Aim –
Your task is to give the data again, exactly, with every line intact.

------------------------------------------------------------------------

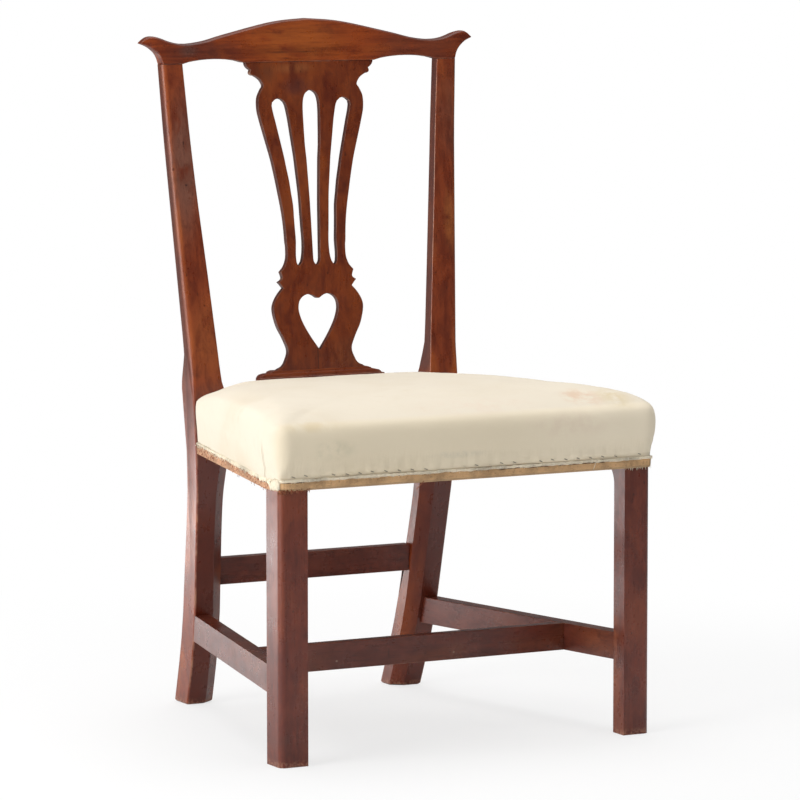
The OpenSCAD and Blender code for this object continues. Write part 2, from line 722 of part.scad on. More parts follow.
// Corner blocks inside the seat frame
module front_block() {
    inner = rail_x(block_front_y) - rail_across;
    color("burlywood") translate([0, 0, rail_top - block_h]) linear_extrude(block_h) polygon([
        [front_in, rail_t], [front_in, leg_size], [front_half - rail_across, leg_size],
        [inner, block_front_y], [front_in - post_seat_w, rail_t]]);
}
module rear_block() {
    y = seat_d - post_seat_w;
    color("burlywood") translate([0, 0, rail_top - block_h]) linear_extrude(block_h) polygon([
        [rail_x(y) - rail_across, y], [rail_rear_x - rail_across, seat_d], [seat_in, seat_d],
        [seat_in, rear_rail_y], [seat_in - post_seat_w, rear_rail_y]]);
}
module front_right_block() { chair() front_block(); }
module front_left_block() { chair() left_side() front_block(); }
module rear_right_block() { chair() rear_block(); }
module rear_left_block() { chair() left_side() rear_block(); }

// Stretchers
function strut_x(y) =
    mix(front_half, post_out(side_mid), (y - leg_size) / (post_front(side_mid) - leg_size));
module side_stretcher() {
    far = post_front(side_bottom);
    color("saddlebrown") difference() {
        union() {
            intersection() {
                translate([0, 0, side_bottom]) linear_extrude(stretcher_h) polygon([
                    [strut_x(leg_size), leg_size], [strut_x(far), far],
                    [strut_x(far) - strut_across, far],
                    [strut_x(leg_size) - strut_across, leg_size]]);
                rotate([90, 0, 90]) linear_extrude(front_w) polygon([
                    [leg_size, side_bottom], [far, side_bottom],
                    [post_front(stretcher_top), stretcher_top], [leg_size, stretcher_top]]);
            }
            side_stretcher_tenons();
        }
        medial_tenon_box(fit);
    }
}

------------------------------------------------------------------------

Reply –
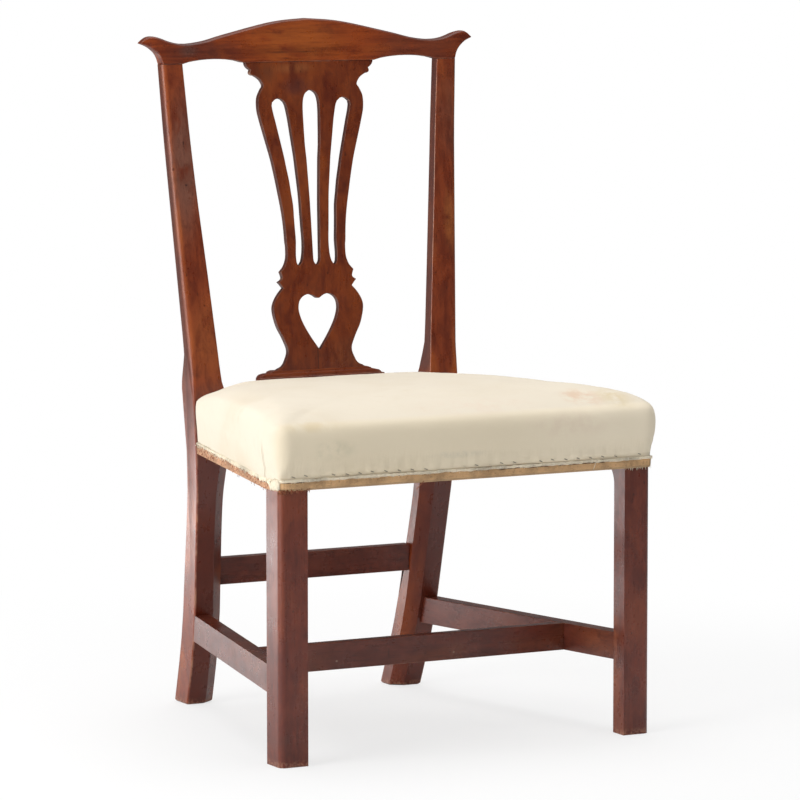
The OpenSCAD and Blender code for this object continues. Write part 2, from line 722 of part.scad on. More parts follow.
// Corner blocks inside the seat frame
module front_block() {
    inner = rail_x(block_front_y) - rail_across;
    color("burlywood") translate([0, 0, rail_top - block_h]) linear_extrude(block_h) polygon([
        [front_in, rail_t], [front_in, leg_size], [front_half - rail_across, leg_size],
        [inner, block_front_y], [front_in - post_seat_w, rail_t]]);
}
module rear_block() {
    y = seat_d - post_seat_w;
    color("burlywood") translate([0, 0, rail_top - block_h]) linear_extrude(block_h) polygon([
        [rail_x(y) - rail_across, y], [rail_rear_x - rail_across, seat_d], [seat_in, seat_d],
        [seat_in, rear_rail_y], [seat_in - post_seat_w, rear_rail_y]]);
}
module front_right_block() { chair() front_block(); }
module front_left_block() { chair() left_side() front_block(); }
module rear_right_block() { chair() rear_block(); }
module rear_left_block() { chair() left_side() rear_block(); }

// Stretchers
function strut_x(y) =
    mix(front_half, post_out(side_mid), (y - leg_size) / (post_front(side_mid) - leg_size));
module side_stretcher() {
    far = post_front(side_bottom);
    color("saddlebrown") difference() {
        union() {
            intersection() {
                translate([0, 0, side_bottom]) linear_extrude(stretcher_h) polygon([
                    [strut_x(leg_size), leg_size], [strut_x(far), far],
                    [strut_x(far) - strut_across, far],
                    [strut_x(leg_size) - strut_across, leg_size]]);
                rotate([90, 0, 90]) linear_extrude(front_w) polygon([
                    [leg_size, side_bottom], [far, side_bottom],
                    [post_front(stretcher_top), stretcher_top], [leg_size, stretcher_top]]);
            }
            side_stretcher_tenons();
        }
        medial_tenon_box(fit);
    }
}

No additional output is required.